There are other barrier beaches along the south coast of England. Slapton Sands and Chesil Beach spring to mind, but Loe Bar's formation is enigmatic. Much of its sand and shingle consists of flint, for which there is no known source in Cornwall. Flint originates in the chalk formations in the eastern half of England, and the nearest present-day outcrops of chalk are at Beer in East Devon, a good 100 miles from Loe Bar. It is thought that some 70 million years ago, the seas wherein the chalk was deposited, together with the siliceous skeletons of micro-organisms that produced the flint, covered the lower parts of what is now Cornwall. The soft chalk was subsequently eroded away, leaving a scattering of flint behind as a resistant residue.

We know from history that the town of Helston, which received its charter from King John in 1201, was formerly a small port on the tidal River Cober. During the 13th century, Loe Bar grew to such an extent that the port was cut off from the open sea, forcing the burgesses of Helston to negotiate for rights in the port of Gweek on the Helford River. It is probable that Loe Bar's dramatic growth at that time was a consequence of the final inundation of the forests that once flourished in Mount's Bay. Destruction of the trees would have loosened the soil, releasing an enormous supply of entrapped flints, which were then free to be piled up along this section of the coast by the south-westerly gales.

Loe Bar has been the scene of many shipwrecks. December 2007 marks the bicentenary of one of the most famous sea disasters, the wreck of the frigate HMS Anson, on 29 December 1807. The Anson was a 44-gun vessel that had left Falmouth on Christmas Eve to join a fleet blockading the French port of Brest during the war with Napoleon.
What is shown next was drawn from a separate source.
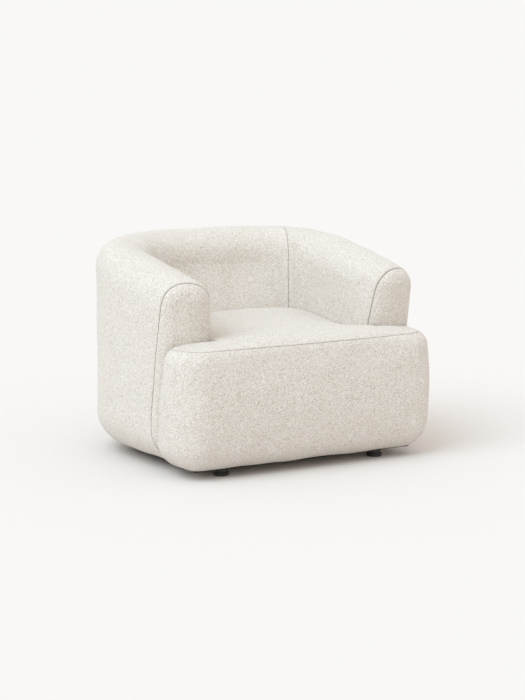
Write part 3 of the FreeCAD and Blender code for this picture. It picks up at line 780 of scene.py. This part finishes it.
def new_material(name):
    material = bpy.data.materials.new(name)
    material.use_nodes = True
    nodes = material.node_tree.nodes
    links = material.node_tree.links
    shader = next(n for n in nodes if n.type == "BSDF_PRINCIPLED")
    return material, nodes, links, shader


def ramp(nodes, links, source, stops):
    made = nodes.new("ShaderNodeValToRGB")
    while len(made.color_ramp.elements) < len(stops):
        made.color_ramp.elements.new(0.5)
    for element, (place, colour) in zip(made.color_ramp.elements, stops):
        element.position = place
        element.color = colour + (1.0,)
    links.new(source, made.inputs["Fac"])
    return made.outputs["Color"]


def texture(nodes, kind, source, links, **values):
    made = nodes.new(kind)
    for key, value in values.items():
        made.inputs[key].default_value = value
    links.new(source, made.inputs["Vector"])
    return made


def boucle():
    # looped cream yarn with paler and tan threads, about three millimetres a loop, with
    # painted shade in the crevices between loops, and darker wherever the mesh's seam attribute
    # says: seam thread plus painted shade of the seam's groove
    material, nodes, links, shader = new_material("cream_boucle")
    place = nodes.new("ShaderNodeTexCoord").outputs["Object"]
    warp = texture(nodes, "ShaderNodeTexNoise", place, links, Scale=160.0, Detail=2.0)
    bend = nodes.new("ShaderNodeVectorMath")
    bend.operation = "MULTIPLY_ADD"
    bend.inputs[1].default_value = (0.005, 0.005, 0.005)
    links.new(warp.outputs["Color"], bend.inputs[0])
    links.new(place, bend.inputs[2])
    warped = bend.outputs["Vector"]
    upright = nodes.new("ShaderNodeMapping")
    upright.inputs["Scale"].default_value = (1.0, 1.0, 0.5)
    links.new(warped, upright.inputs["Vector"])
    loops = texture(nodes, "ShaderNodeTexVoronoi", warped, links, Scale=340.0)
    fibre = texture(nodes, "ShaderNodeTexNoise", place, links, Scale=900.0, Detail=3.0)
    drawn_out = upright.outputs["Vector"]
    threads = texture(nodes, "ShaderNodeTexNoise", drawn_out, links, Scale=430.0, Detail=2.0)
    heather = texture(nodes, "ShaderNodeTexNoise", place, links, Scale=60.0, Detail=5.0, Roughness=0.75)
    height = nodes.new("ShaderNodeMath")
    height.operation = "MULTIPLY_ADD"
    height.inputs[1].default_value = -1.1
    links.new(loops.outputs["Distance"], height.inputs[0])
    links.new(fibre.outputs["Fac"], height.inputs[2])
    thread_colour = ramp(nodes, links, threads.outputs["Fac"], [
        (0.36, (0.66, 0.575, 0.49)),
        (0.50, (0.86, 0.805, 0.75)),
        (0.64, (0.95, 0.92, 0.885)),
    ])
    # painted shade: darker towards the edge of each loop, where the crevices between loops fall in shadow
    painted_crevice_shade = ramp(nodes, links, loops.outputs["Distance"], [
        (0.20, (1.0, 1.0, 1.0)),
        (0.80, (0.78, 0.755, 0.72)),
    ])
    heather_shade = ramp(nodes, links, heather.outputs["Fac"], [
        (0.35, (0.93, 0.915, 0.89)),
        (0.60, (1.0, 1.0, 1.0)),
    ])
    colour = thread_colour
    for shade in (painted_crevice_shade, heather_shade):
        mix = nodes.new("ShaderNodeMix")
        mix.data_type = "RGBA"
        mix.blend_type = "MULTIPLY"
        mix.inputs["Factor"].default_value = 1.0
        links.new(colour, mix.inputs["A"])
        links.new(shade, mix.inputs["B"])
        colour = mix.outputs["Result"]
    # mixes in the seam colour: thread tan plus painted shade where the groove falls dark
    seam = nodes.new("ShaderNodeAttribute")
    seam.attribute_name = "seam"
    thread_and_painted_shade = nodes.new("ShaderNodeMix")
    thread_and_painted_shade.data_type = "RGBA"
    links.new(seam.outputs["Fac"], thread_and_painted_shade.inputs["Factor"])
    links.new(colour, thread_and_painted_shade.inputs["A"])
    thread_and_painted_shade.inputs["B"].default_value = SEAM_THREAD_AND_SHADE_COLOUR
    links.new(thread_and_painted_shade.outputs["Result"], shader.inputs["Base Color"])
    bump = nodes.new("ShaderNodeBump")
    bump.inputs["Strength"].default_value = 0.8
    bump.inputs["Distance"].default_value = 0.0014
    links.new(height.outputs[0], bump.inputs["Height"])
    links.new(bump.outputs["Normal"], shader.inputs["Normal"])
    shader.inputs["Roughness"].default_value = 0.95
    shader.inputs["Specular IOR Level"].default_value = 0.15
    shader.inputs["Sheen Weight"].default_value = 0.2
    shader.inputs["Sheen Roughness"].default_value = 0.6
    return material


def grained(name, dark, light, scale, roughness, bump_distance, stretch=(1, 1, 1), metallic=0.0):
    # two colours in a noise, with a fine bump; stretch over 1 narrows the grain
    material, nodes, links, shader = new_material(name)
    place = nodes.new("ShaderNodeTexCoord")
    stretched = nodes.new("ShaderNodeMapping")
    stretched.inputs["Scale"].default_value = stretch
    links.new(place.outputs["Object"], stretched.inputs["Vector"])
    grain = nodes.new("ShaderNodeTexNoise")
    grain.inputs["Scale"].default_value = scale
    grain.inputs["Detail"].default_value = 5.0
    links.new(stretched.outputs["Vector"], grain.inputs["Vector"])
    colour = ramp(nodes, links, grain.outputs["Fac"], [(0.35, dark), (0.65, light)])
    links.new(colour, shader.inputs["Base Color"])
    bump = nodes.new("ShaderNodeBump")
    bump.inputs["Strength"].default_value = 0.5
    bump.inputs["Distance"].default_value = bump_distance
    links.new(grain.outputs["Fac"], bump.inputs["Height"])
    links.new(bump.outputs["Normal"], shader.inputs["Normal"])
    shader.inputs["Roughness"].default_value = roughness
    shader.inputs["Metallic"].default_value = metallic
    return material


BOUCLE = boucle()
UPRIGHT = (1, 1, 8)                 # stretches of the grain
UPRIGHT_PLIES = (1, 1, 12)
LONGWAYS = (1, 10, 10)
PLAIN = (1, 1, 1)
CAD_MATERIALS = {
    "boucle": BOUCLE,
    "dust_cloth": grained("black_non_woven", (0.008, 0.008, 0.008), (0.02, 0.02, 0.02), 700, 0.95, 0.0003),
    "foam": grained("open_cell_foam", (0.75, 0.70, 0.50), (0.90, 0.86, 0.68), 500, 0.95, 0.0005),
    "wadding": grained("polyester_wadding", (0.80, 0.80, 0.79), (0.93, 0.93, 0.92), 200, 0.95, 0.001),
    "felt": grained("needled_felt", (0.25, 0.25, 0.26), (0.45, 0.45, 0.44), 400, 0.95, 0.0006),
    "webbing": grained(
        "elastic_webbing", (0.05, 0.05, 0.06), (0.12, 0.12, 0.13), 300, 0.85, 0.0004, UPRIGHT,
    ),
    "spring_steel": grained(
        "spring_wire", (0.10, 0.10, 0.11), (0.22, 0.22, 0.23), 300, 0.35, 0.0001, PLAIN, metallic=1.0,
    ),
    "screw_steel": grained(
        "zinc_plate", (0.50, 0.50, 0.48), (0.68, 0.68, 0.66), 400, 0.35, 0.0001, PLAIN, metallic=1.0,
    ),
    "foot_plastic": grained("black_plastic", (0.01, 0.01, 0.01), (0.022, 0.022, 0.022), 900, 0.5, 0.0001),
    "fibreboard": grained("hardboard", (0.22, 0.13, 0.07), (0.33, 0.21, 0.12), 300, 0.8, 0.0003),
    "plywood": grained(
        "birch_ply", (0.52, 0.36, 0.20), (0.72, 0.55, 0.36), 40, 0.6, 0.0003, UPRIGHT_PLIES,
    ),
    "timber": grained("planed_pine", (0.50, 0.31, 0.15), (0.72, 0.52, 0.30), 30, 0.6, 0.0004, LONGWAYS),
}
# the base panel's edge can be glimpsed where the block meets the arms; it is made near black, as painted
# shade, so that the notch reads as shadow
PAINTED_SHADE_PLY = grained("painted_shade_ply", (0.01, 0.01, 0.01), (0.025, 0.025, 0.025), 40, 0.8, 0.0003)

# ------------------------------------------------------------------ build


def give(made, material):
    made.data.materials.clear()
    made.data.materials.append(material)


def cover(made, nodes):
    # a finished piece of the upholstery, and the plain solids it stands for
    give(made, BOUCLE)
    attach(made, "root")
    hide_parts(*nodes)


slots = {row["node"]: row["material_slot"] for row in frame["record"]["subparts"]}
for node, made in frame["nodes"].items():
    give(made, CAD_MATERIALS[slots[node]])
# near-black ply on the base panel: painted shade in the notch under the arms
give(frame["nodes"]["base_panel"], PAINTED_SHADE_PLY)

seat_top, seat_front = seat_panels()
left = shell_panel("side_panel_left", 0.0, CORNER_RUN, 11)
right = shell_panel("side_panel_right", TOTAL_RUN - CORNER_RUN, TOTAL_RUN, 12)
back = shell_panel("back_panel", CORNER_RUN, TOTAL_RUN - CORNER_RUN, 13)
caps = {word: cap_panel("arm_cap_" + word, side, 20 + side) for side, word in ((1, "left"), (-1, "right"))}

shell_seams = shell_points([0.0, CORNER_RUN, TOTAL_RUN - CORNER_RUN, TOTAL_RUN])
shell_rest, shell_travel = swell(shell_body(), shell_seams.reshape(-1, 3))
for piece in (left, right, back, caps["left"], caps["right"]):
    follow(piece, shell_rest, shell_travel)
seat_points = coords(seat_top.data)
seat_seam = seat_points[np.abs(seat_points[:, 2] - SEAM_HEIGHT) < SIM_SEAM_BAND]
seat_rest, seat_travel = swell(seat_body(), seat_seam)
for piece in (seat_top, seat_front):
    follow(piece, seat_rest, seat_travel)

cover(seat_top, ["seat_top_cover", "seat_topper", "seat_foam_core"])
cover(seat_front, ["seat_front_cover", "front_foam"])

side_nodes = ("side_cover_", "side_wadding_", "arm_roll_foam_", "arm_pad_foam_")
cover(left, [n + "left" for n in side_nodes])
cover(right, [n + "right" for n in side_nodes])
cover(back, ["back_cover", "back_wadding", "back_roll_foam", "back_pad_foam"])
for word, cap in caps.items():
    cover(cap, ["arm_cap_cover_" + word, "arm_front_foam_" + word])

# ------------------------------------------------------------------ stage, light, camera
BACKDROP = (0.947, 0.938, 0.922)    # light from all round, which the camera also sees
KEY = (0.68, 0.865, 1.0)            # a broad soft light from the chair's right
KEY_POWER = 1.68
KEY_SPREAD = 46.0
KEY_AZIMUTH = 76.0                  # degrees from the front towards -X
KEY_ELEVATION = 46.0

TOP = (0.90, 0.95, 1.0)             # a weaker one from above
TOP_POWER = 0.20
TOP_SPREAD = 60.0
TOP_AZIMUTH = 60.0
TOP_ELEVATION = 72.0
FLOOR_REACH = 90
LIGHT_DISTANCE = 4


def sunlight(name, colour, power, spread, azimuth, elevation):
    # returns the light's share of a pale floor's brightness
    turn = math.radians(azimuth)
    rise = math.radians(elevation)
    source = Vector((-math.sin(turn) * math.cos(rise), -math.cos(turn) * math.cos(rise), math.sin(rise)))
    data = bpy.data.lights.new(name, "SUN")
    data.energy = power
    data.color = colour
    data.angle = math.radians(spread)
    made = bpy.data.objects.new(name, data)
    made.location = source * LIGHT_DISTANCE
    made.rotation_mode = "QUATERNION"
    made.rotation_quaternion = source.to_track_quat("Z", "Y")
    bpy.context.scene.collection.objects.link(made)
    return [power * math.sin(rise) / math.pi * c for c in colour]


key_share = sunlight("key", KEY, KEY_POWER, KEY_SPREAD, KEY_AZIMUTH, KEY_ELEVATION)
top_share = sunlight("top", TOP, TOP_POWER, TOP_SPREAD, TOP_AZIMUTH, TOP_ELEVATION)
# the floor's colour, lit, is that of the backdrop, so that no horizon shows
floor_colour = [b / (b + k + t) for b, k, t in zip(BACKDROP, key_share, top_share)]
corners = [(x * FLOOR_REACH, y * FLOOR_REACH, 0) for x, y in ((-1, -1), (1, -1), (1, 1), (-1, 1))]
floor = mesh_object("floor", corners, [(0, 1, 2, 3)])
floor_material, _, _, floor_shader = new_material("pale_floor")
floor_shader.inputs["Base Color"].default_value = tuple(floor_colour) + (1,)
floor_shader.inputs["Roughness"].default_value = 1.0
floor_shader.inputs["Specular IOR Level"].default_value = 0.0
give(floor, floor_material)

world = bpy.data.worlds.new("studio")
world.use_nodes = True
world.node_tree.nodes["Background"].inputs["Color"].default_value = BACKDROP + (1,)
world.node_tree.nodes["Background"].inputs["Strength"].default_value = 1.0
bpy.context.scene.world = world

CAMERA_AZIMUTH = -31.0
CAMERA_ELEVATION = 8.85
CAMERA_DISTANCE = 7.0
CAMERA_TARGET = Vector((0.063, 0.0, 0.328))
CAMERA_LENS = 106.56
CAMERA_SENSOR = 36.0
azimuth = math.radians(CAMERA_AZIMUTH)
elevation = math.radians(CAMERA_ELEVATION)
away = Vector((
    math.sin(azimuth) * math.cos(elevation),
    -math.cos(azimuth) * math.cos(elevation),
    math.sin(elevation),
))
camera_data = bpy.data.cameras.new("camera")
camera_data.sensor_width = CAMERA_SENSOR
camera_data.lens = CAMERA_LENS
camera = bpy.data.objects.new("camera", camera_data)
camera.location = CAMERA_TARGET + away * CAMERA_DISTANCE
camera.rotation_mode = "QUATERNION"
camera.rotation_quaternion = (-away).to_track_quat("-Z", "Y")
bpy.context.scene.collection.objects.link(camera)
bpy.context.scene.camera = camera
bpy.context.scene.view_settings.view_transform = "Standard"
She ran into a severe gale, and although she reached the French coast, the captain decided to run with the wind and seek the shelter of Falmouth once again. On the afternoon of 28 December, the ship became embayed in Mount's Bay, could not claw her way to safety against the gale, and was forced to drop anchor off Loe Bar. The anchors held until the following morning, but then the chains parted. An attempt was made to run the vessel aground, but she broached to, and the mainmast crashed down. This fortuitously provided a means of escape for some, but 120 sailors, including the captain, were swept away by the raging waves.

Watching the terrible scene unfold, with people being drowned almost within touching distance of safety, was Henry Trengrouse, the son of a Helston cabinetmaker. He was so affected by the disaster that he began to experiment on a simple means of carrying a lifeline to a wreck. After ten years of struggle and expenditure of his own money, he perfected a portable rocket apparatus which was put into production by the Admiralty. Trengrouse's meagre reward from the Admiralty was £50, and another 35 guineas was forthcoming from the Society of Arts. The rocket apparatus has subsequently been the means of saving thousands of lives, with the catalyst for its invention being that dreadful day 200 years ago at Loe Bar.

In times of storm, Loe Bar's foreshore is a terrifying maelstrom of wild water


The simplest approach is to walk a mile along the coast from Porthleven to the north end of the Bar. Alternatively, take the A3083 south from Helston. After one mile, turn right immediately before the bridge over the road marked 'HMS Seahawk'. Follow this unsigned lane for 1.4 miles to

a junction marked Loe Bar Sands. Continue for 0.5 mile to Chyvarloe National Trust car park. Walk a further 0.5 mile to the south end of the Bar.


• Beside Bar Lodge, above the north end of Loe Bar, is an excellent National Trust explanatory plaque.

• A cross commemorating the HMS Anson disaster is situated close to the coast path.

• Find, but do not pick, rare sea holly, yellow horned poppies, sea campion and sea pea on the Bar sands.